### What you are asked to do
Give back the lines exactly, from the first one to the line with "self.socket = socket", both ends included.

### Provided records
============

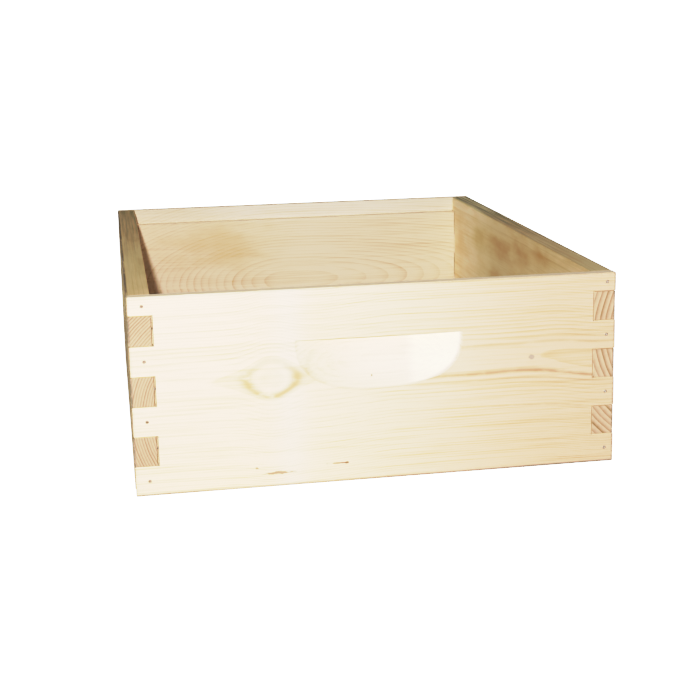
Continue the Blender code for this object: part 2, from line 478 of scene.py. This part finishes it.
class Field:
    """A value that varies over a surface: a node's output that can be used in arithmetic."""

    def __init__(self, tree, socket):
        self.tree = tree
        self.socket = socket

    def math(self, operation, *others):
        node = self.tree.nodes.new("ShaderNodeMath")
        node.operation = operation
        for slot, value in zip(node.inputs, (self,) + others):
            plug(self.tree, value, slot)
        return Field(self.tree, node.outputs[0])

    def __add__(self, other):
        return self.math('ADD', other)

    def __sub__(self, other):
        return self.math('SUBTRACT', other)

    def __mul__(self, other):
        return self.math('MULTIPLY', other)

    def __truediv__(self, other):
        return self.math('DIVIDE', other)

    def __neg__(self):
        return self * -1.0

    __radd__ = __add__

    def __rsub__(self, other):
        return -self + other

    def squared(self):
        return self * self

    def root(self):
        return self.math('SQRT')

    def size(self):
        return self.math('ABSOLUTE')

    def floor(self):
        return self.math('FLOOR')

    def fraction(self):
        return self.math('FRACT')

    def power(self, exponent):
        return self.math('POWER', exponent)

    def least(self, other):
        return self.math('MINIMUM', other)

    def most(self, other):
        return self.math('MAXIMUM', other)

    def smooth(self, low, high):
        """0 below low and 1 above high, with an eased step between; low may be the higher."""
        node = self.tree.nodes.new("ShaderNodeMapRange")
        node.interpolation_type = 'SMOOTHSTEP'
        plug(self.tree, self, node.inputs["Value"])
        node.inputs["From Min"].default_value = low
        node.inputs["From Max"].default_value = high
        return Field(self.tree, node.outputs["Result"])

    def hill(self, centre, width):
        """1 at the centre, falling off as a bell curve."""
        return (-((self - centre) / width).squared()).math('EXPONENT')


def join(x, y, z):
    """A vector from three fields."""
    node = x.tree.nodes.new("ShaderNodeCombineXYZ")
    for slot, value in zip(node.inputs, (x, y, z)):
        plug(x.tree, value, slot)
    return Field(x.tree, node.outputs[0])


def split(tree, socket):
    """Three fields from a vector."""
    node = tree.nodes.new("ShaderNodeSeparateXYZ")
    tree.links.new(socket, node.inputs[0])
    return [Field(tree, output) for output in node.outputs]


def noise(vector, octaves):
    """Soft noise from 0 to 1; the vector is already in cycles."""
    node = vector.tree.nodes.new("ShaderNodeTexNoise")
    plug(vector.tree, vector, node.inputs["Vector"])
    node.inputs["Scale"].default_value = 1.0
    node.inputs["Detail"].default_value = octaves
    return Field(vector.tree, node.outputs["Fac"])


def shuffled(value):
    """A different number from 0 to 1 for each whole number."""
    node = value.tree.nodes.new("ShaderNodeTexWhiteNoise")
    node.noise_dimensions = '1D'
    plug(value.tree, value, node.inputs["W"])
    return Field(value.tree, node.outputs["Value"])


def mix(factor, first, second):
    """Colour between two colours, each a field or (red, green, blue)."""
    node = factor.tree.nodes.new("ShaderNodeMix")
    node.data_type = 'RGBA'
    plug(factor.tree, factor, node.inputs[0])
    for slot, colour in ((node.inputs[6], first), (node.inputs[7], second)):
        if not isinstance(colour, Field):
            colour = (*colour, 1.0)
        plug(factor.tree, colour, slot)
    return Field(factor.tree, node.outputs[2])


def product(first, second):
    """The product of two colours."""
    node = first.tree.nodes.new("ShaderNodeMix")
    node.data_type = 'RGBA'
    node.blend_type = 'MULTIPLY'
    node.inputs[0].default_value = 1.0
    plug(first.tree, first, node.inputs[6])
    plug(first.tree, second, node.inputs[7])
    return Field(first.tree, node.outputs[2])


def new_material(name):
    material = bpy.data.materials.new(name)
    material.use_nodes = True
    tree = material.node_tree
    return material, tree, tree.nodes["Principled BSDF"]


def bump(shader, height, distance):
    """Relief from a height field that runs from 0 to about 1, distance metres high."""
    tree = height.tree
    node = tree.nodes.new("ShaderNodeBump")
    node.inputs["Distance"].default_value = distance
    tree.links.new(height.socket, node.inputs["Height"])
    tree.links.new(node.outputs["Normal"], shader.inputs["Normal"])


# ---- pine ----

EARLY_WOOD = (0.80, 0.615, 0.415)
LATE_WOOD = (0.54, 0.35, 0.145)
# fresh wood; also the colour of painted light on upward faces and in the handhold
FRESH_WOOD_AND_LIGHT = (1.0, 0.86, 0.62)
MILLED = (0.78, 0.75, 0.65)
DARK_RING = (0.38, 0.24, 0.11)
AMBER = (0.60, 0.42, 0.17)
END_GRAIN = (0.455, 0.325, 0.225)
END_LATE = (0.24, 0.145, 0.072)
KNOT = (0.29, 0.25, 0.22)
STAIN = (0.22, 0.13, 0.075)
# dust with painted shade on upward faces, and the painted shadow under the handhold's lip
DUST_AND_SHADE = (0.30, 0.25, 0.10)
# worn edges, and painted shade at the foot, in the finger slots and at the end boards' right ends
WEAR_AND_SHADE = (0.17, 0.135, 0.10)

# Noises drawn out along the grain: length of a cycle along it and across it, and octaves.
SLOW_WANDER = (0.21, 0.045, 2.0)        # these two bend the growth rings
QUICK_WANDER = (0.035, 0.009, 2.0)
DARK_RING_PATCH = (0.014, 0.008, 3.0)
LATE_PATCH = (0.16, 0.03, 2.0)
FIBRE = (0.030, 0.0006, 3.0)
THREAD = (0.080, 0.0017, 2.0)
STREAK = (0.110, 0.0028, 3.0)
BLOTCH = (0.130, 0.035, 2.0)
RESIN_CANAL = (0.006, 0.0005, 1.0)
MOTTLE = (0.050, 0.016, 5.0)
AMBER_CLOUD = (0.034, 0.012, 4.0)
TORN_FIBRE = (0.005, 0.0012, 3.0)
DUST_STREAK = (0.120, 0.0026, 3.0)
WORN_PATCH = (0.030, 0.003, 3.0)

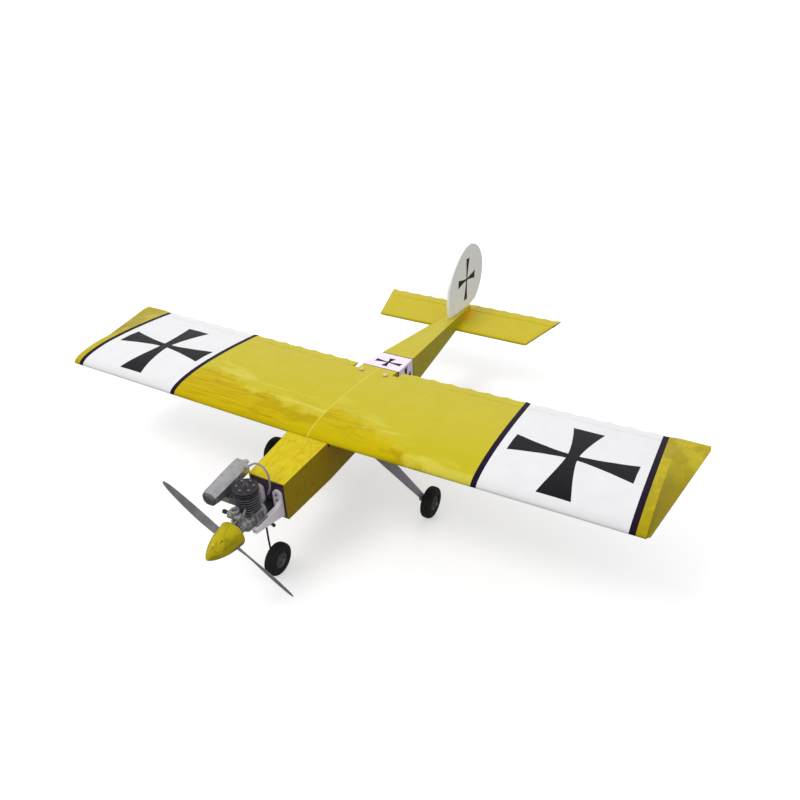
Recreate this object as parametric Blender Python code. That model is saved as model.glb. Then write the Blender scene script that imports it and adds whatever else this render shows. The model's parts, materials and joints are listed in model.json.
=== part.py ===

============

### The reply
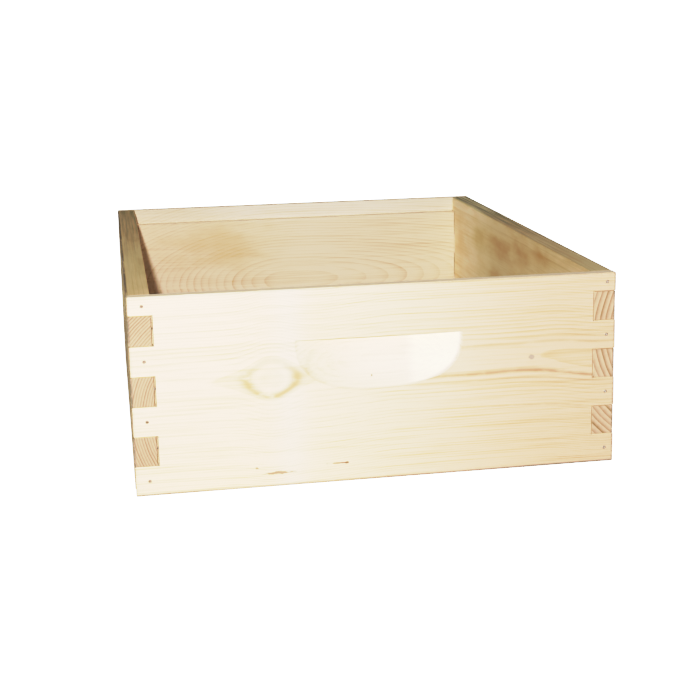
Continue the Blender code for this object: part 2, from line 478 of scene.py. This part finishes it.
class Field:
    """A value that varies over a surface: a node's output that can be used in arithmetic."""

    def __init__(self, tree, socket):
        self.tree = tree
        self.socket = socket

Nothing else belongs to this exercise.